FAQ for podcast (and screencast) interviewees

I spend a lot of time recording and editing audio interviews for two shows: ITConversations and Perspectives. I also do a lot of interview-style screencasts. I’ve been meaning to write up a FAQ for interviewees, so here goes.


As the interviewee, you need not prepare anything. Your life is the preparation. You might, however, want to help me prepare, by referring me to background materials that I may not already know about. I don’t show up with a script in mind, but I do like to be as informed as I can be.


My preference is that you use a landline, not a cellphone or a speakerphone. If you have a strong preference for Skype, I can accommodate.

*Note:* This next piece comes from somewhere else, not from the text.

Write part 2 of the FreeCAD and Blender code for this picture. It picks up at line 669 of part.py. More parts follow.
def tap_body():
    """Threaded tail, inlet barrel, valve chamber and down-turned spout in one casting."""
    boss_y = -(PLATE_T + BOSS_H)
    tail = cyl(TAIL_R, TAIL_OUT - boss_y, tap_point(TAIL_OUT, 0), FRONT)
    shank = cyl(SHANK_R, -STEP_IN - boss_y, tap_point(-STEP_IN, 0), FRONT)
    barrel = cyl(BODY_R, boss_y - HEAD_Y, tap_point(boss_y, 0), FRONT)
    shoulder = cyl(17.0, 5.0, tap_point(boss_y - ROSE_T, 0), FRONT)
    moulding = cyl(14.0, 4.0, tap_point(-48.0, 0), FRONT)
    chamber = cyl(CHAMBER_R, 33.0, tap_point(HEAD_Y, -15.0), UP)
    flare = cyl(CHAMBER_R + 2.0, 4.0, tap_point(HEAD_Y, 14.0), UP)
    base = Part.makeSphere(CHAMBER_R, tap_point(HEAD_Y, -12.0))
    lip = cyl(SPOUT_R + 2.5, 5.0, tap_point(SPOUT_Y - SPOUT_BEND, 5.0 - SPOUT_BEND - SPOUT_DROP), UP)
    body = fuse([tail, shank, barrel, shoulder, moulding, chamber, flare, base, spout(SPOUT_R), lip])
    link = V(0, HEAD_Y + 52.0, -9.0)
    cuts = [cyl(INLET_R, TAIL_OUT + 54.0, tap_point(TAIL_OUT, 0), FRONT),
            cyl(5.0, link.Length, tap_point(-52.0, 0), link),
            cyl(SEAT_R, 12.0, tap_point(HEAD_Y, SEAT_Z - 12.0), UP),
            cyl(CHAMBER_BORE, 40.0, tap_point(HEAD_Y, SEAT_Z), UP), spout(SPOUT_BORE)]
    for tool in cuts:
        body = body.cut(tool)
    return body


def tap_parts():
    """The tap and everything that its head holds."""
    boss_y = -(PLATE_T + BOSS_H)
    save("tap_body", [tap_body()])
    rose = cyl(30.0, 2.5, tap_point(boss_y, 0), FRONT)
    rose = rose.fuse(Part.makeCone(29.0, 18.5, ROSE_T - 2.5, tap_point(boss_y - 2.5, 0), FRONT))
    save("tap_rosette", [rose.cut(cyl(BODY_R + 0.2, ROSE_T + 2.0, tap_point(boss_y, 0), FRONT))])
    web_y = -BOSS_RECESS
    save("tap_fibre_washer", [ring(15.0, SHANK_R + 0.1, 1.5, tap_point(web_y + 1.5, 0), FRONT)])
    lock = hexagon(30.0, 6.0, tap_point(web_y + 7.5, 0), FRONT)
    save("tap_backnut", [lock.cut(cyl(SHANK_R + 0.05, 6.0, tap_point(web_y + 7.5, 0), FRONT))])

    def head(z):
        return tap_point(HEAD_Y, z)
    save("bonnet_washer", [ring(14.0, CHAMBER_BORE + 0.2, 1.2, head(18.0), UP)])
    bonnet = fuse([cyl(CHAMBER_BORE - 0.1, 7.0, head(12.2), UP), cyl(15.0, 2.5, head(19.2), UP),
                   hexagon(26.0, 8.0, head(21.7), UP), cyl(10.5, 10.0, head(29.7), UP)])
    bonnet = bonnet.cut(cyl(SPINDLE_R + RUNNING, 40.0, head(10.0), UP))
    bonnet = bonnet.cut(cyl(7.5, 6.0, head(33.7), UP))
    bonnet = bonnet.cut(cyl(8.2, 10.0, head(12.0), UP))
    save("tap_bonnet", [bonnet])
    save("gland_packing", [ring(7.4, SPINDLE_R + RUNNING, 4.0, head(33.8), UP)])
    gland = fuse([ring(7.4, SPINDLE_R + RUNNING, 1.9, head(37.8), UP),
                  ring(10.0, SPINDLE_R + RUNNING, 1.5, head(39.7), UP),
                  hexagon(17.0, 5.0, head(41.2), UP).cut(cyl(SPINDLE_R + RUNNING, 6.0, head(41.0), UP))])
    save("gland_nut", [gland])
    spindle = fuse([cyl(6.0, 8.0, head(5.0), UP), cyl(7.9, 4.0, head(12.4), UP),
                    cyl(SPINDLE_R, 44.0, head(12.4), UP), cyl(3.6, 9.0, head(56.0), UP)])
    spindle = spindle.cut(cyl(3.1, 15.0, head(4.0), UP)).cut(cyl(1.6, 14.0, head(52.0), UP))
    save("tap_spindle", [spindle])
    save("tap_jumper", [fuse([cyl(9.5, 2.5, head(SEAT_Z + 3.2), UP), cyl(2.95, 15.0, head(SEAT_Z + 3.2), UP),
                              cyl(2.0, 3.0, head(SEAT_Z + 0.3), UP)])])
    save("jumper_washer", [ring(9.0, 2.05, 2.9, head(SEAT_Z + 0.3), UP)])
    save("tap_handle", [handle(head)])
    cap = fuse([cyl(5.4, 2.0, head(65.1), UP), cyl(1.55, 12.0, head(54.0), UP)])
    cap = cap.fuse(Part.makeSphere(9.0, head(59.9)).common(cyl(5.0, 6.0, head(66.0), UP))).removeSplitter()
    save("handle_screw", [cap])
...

Either way, it’s ideal if you can make a decent recording of your half of the call — for example, by using a USB microphone plugged into your computer, or a standalone digital audio recorder — and convey that recording to me as uncompressed audio. It’s easy to splice the two halves of the conversation together in post-production, and if you got a decent result on your end, the combined result will be way better than any current scheme for squirting audio through a long-haul network. If the local recording doesn’t pan out, we’ll just fall back to the phone recording that will occur in parallel.


As discussed in this essay on the audio digital darkroom, I’m fairly aggressive about editing audio interviews. As a result, you and I will come out sounding somewhat better than we really are. I do this out of respect both for the listeners’ attention, and for the importance of the ideas we’re discussing.

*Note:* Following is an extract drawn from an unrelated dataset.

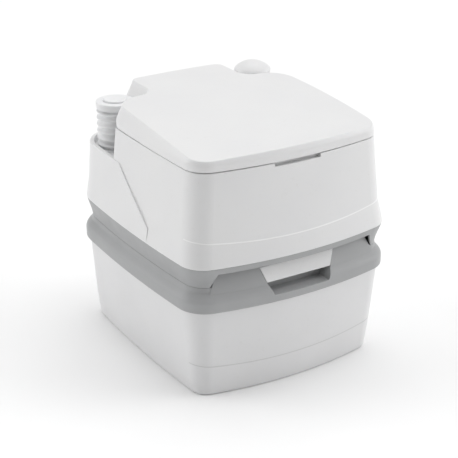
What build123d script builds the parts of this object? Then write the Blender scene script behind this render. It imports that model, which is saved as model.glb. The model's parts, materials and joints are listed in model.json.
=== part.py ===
from build123d import *
import os
from math import cos, pi, sin
from typing import NamedTuple

# Portable toilet in two tanks: a waste tank below and a flush tank with bowl, seat and lid above.
# Millimetres. +Z is up, the front faces -Y, and the origin is the centre of the base at floor level.

# ---------------------------------------------------------------- overall sizes
WIDTH = 383.0
DEPTH = 427.0
WALL = 3.0
GAP = 0.4                     # air between pieces that move past each other
SHAFT_GAP = 0.06              # radial play of a shaft in its hole

# ---------------------------------------------------------------- heights of the main levels
TUB_HEIGHT = 152.0
TUB_CREASE_Z = 43.0
TUB_CREASE_BULGE = 1.0
TUB_FOOT_RADIUS = 6.0
EDGE_RADIUS = 2.2
FLANGE_EDGE_HEIGHT = 16.0
FLANGE_CHAMFER_HEIGHT = 5.0
DECK_HOLLOW_SHARE = 0.86      # how much of the way in the hollow has gone at its knee
DECK_HOLLOW_RISE = 9.0        # height of that knee above the chamfer
SKIRT_HOLLOW_RISE = 11.0      # height of the knee above the parting line
SKIRT_HOLLOW_SHARE = 0.22
WAIST_Z = 190.0               # parting line between the two tanks
LIP_Z = 223.4
LIP_EDGE_HEIGHT = 3.0
CREASE_Z = 262.0
TANK_TOP_Z = 368.7
SHELF_RIM_Z = 319.0
SHELF_FLOOR_Z = 308.0

# ---------------------------------------------------------------- how far each level stands inside the flange
BASE_SIDE_INSET = 22.3
BASE_END_INSET = 20.6
TUB_TOP_INSET = 6.0
CHAMFER_INSET = 2.0
WAIST_INSET = 11.0
LIP_INSET = 2.3
CREASE_SIDE_INSET = 9.5
CREASE_END_INSET = 12.0
TOP_SIDE_INSET = 21.3
TOP_END_INSET = 20.6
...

The amount of editing varies from show to show. Some hour-long interviews have produced twenty-minute shows, other hour-long interviews have produced fifty-five-minute shows. I would say the compression is normally in the ten-to-fifteen-percent range. In all cases, I apply one rule: Focus on the most interesting and important stuff. Interviewees have so far always been pleased with the results.

One of the useful consequences of this approach is that, since you know there’s a safety net, you can relax, there’s no pressure to perform flawlessly, and we can work together to capture the interesting and important stuff.